Count every line in the entries that follow where the word "with" appears, then state only the total.

───── RECORDS TO USE ─────

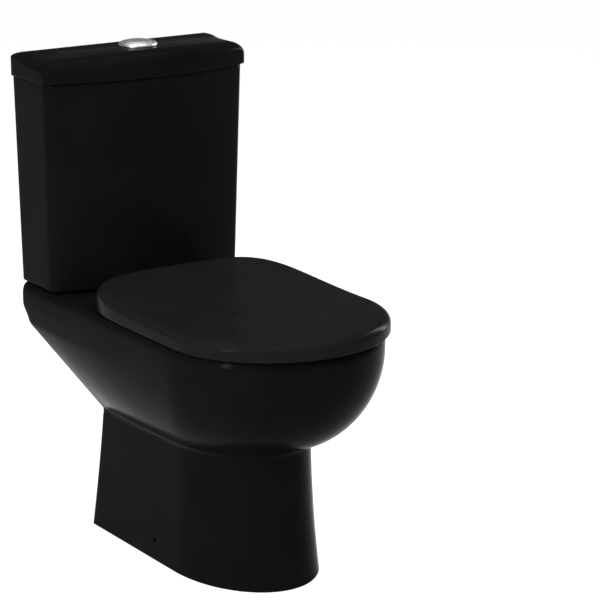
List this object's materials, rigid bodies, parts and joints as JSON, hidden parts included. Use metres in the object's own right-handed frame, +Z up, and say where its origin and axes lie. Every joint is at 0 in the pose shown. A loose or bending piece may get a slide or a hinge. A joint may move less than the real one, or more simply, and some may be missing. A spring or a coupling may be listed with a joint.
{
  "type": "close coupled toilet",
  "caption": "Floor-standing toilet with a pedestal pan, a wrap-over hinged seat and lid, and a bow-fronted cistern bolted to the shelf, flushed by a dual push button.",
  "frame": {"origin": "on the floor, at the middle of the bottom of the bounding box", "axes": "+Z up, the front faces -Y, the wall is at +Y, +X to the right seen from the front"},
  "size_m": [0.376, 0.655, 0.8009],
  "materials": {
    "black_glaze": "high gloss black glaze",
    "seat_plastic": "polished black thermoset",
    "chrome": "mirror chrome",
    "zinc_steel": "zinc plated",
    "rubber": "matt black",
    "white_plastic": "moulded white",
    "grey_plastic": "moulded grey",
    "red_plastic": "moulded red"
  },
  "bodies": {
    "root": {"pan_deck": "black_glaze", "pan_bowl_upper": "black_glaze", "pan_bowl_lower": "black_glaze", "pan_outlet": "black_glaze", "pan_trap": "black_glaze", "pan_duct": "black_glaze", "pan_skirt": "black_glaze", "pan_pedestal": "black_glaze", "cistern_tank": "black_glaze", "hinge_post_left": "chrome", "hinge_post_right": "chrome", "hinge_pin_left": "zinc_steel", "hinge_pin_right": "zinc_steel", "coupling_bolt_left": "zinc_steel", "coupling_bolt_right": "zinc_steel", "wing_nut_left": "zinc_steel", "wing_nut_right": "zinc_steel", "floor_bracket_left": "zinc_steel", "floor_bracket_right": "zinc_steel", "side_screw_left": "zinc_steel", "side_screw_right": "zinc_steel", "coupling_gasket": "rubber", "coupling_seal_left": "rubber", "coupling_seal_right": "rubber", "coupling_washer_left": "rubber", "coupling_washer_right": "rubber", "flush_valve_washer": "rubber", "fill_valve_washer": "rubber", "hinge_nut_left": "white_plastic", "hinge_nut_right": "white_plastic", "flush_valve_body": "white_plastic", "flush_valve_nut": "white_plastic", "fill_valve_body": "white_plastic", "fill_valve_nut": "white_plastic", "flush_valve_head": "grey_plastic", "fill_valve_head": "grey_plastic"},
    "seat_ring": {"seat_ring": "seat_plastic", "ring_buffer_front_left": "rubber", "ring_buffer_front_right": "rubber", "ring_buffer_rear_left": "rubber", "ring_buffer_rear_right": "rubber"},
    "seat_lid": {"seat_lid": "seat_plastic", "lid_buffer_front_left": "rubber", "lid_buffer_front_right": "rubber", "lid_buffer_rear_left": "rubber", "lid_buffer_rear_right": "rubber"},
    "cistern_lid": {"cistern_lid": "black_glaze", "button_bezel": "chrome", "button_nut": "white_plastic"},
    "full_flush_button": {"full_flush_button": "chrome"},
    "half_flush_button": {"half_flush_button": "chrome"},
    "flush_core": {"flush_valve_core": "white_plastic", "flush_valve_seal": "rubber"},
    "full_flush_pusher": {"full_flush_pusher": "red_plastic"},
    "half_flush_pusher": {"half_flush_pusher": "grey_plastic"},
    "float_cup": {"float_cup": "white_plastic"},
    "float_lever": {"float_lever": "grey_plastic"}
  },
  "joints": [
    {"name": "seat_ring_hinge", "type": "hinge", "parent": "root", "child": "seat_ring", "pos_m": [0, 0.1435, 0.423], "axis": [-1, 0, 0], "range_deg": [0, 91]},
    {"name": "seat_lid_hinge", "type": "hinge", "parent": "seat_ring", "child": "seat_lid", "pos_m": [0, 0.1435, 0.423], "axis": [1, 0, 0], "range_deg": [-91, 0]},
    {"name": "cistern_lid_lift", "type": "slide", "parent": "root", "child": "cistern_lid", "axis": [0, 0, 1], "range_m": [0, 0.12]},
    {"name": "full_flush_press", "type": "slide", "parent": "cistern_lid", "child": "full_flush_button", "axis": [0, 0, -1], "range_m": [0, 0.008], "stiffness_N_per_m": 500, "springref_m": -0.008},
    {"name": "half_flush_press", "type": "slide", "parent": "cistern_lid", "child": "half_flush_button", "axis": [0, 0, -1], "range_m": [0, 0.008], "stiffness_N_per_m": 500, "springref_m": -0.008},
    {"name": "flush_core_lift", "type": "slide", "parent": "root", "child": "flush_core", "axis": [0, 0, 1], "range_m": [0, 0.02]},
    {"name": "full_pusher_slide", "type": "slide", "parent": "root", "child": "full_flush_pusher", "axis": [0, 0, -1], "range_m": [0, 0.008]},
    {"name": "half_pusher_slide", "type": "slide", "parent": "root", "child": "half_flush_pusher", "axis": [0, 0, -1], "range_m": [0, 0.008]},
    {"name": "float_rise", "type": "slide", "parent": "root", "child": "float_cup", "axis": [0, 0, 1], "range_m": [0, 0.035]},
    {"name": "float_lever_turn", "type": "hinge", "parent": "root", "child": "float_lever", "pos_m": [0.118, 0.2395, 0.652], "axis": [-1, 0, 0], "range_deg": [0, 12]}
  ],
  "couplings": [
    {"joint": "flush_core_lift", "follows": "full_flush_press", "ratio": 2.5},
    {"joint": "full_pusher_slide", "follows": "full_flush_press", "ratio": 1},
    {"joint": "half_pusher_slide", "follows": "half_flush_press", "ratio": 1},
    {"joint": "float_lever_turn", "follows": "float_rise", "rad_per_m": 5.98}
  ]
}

─────
───── RECORDS TO USE ─────

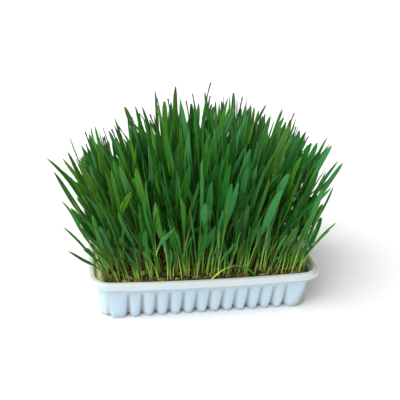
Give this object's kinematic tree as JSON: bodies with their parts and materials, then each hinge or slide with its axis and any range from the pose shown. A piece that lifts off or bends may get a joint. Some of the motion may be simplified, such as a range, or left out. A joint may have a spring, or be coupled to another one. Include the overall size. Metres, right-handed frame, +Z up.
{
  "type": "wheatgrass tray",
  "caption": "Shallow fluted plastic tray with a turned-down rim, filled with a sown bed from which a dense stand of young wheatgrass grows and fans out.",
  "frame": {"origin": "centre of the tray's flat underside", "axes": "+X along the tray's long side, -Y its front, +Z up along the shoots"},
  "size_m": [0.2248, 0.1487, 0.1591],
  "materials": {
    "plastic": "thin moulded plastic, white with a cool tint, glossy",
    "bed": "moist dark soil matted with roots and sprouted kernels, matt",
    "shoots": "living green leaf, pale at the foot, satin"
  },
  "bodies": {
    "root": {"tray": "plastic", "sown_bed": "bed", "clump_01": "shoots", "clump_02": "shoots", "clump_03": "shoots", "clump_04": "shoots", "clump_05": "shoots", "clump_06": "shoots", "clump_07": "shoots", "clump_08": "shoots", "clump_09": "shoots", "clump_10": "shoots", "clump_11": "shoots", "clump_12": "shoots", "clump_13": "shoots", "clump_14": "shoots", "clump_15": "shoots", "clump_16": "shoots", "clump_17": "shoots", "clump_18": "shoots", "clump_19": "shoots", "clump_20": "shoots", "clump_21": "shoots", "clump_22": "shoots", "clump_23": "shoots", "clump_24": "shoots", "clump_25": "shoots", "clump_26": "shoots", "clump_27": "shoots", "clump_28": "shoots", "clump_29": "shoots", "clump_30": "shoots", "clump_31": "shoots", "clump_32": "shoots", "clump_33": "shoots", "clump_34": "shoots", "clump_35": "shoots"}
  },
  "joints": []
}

─────
───── RECORDS TO USE ─────

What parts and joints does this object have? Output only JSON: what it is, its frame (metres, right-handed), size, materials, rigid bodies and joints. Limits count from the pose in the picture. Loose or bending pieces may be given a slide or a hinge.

─────

◆ SOLUTION FOR THIS EXERCISE ◆
6